<<<<

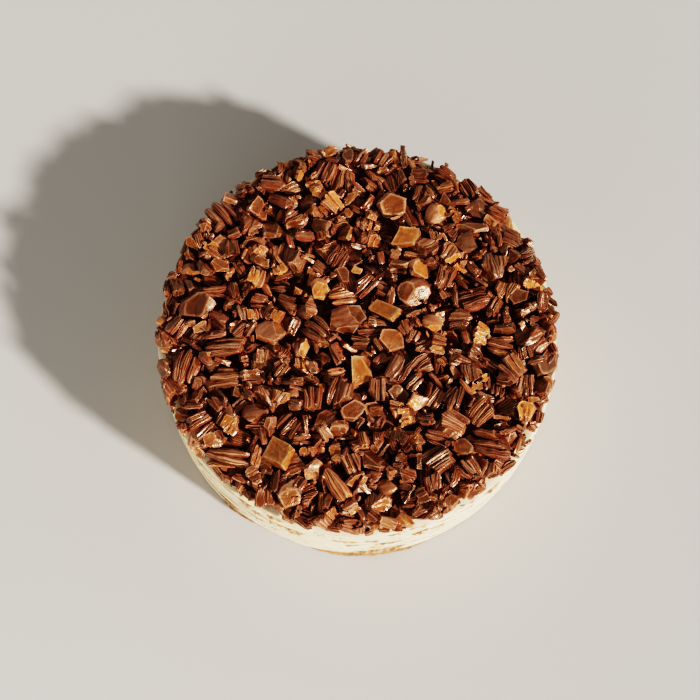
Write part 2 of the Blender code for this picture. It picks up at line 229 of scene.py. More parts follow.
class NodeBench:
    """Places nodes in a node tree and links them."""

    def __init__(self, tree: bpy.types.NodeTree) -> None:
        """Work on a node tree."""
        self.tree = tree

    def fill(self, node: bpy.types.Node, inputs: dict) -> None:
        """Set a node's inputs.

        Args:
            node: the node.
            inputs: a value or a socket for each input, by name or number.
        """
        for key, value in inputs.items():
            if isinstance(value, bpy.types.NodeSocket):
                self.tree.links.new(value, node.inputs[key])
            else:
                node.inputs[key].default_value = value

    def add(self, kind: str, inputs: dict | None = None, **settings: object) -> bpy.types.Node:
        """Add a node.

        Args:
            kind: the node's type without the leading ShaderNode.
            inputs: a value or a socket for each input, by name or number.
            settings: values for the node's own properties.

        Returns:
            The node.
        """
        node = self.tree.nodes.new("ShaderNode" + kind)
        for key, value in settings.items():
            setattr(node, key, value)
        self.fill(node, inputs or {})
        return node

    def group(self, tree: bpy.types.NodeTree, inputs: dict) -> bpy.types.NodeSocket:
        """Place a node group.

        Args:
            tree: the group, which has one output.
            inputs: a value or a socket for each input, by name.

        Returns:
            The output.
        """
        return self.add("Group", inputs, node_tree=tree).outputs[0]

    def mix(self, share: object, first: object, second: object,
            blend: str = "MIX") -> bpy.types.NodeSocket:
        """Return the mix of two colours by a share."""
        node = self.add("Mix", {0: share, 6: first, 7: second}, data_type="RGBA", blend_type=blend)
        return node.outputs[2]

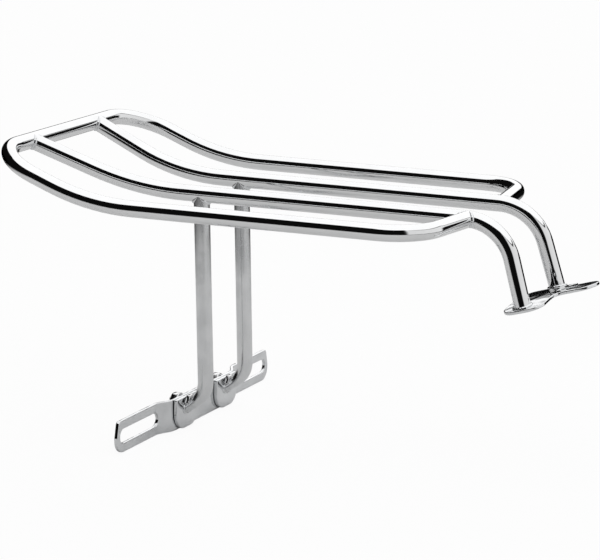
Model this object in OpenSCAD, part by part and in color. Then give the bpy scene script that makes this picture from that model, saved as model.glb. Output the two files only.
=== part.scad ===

>>>>

* _Directions_: Count each line above in which the string "object" appears, then state only the total.

* _Full solution_: 3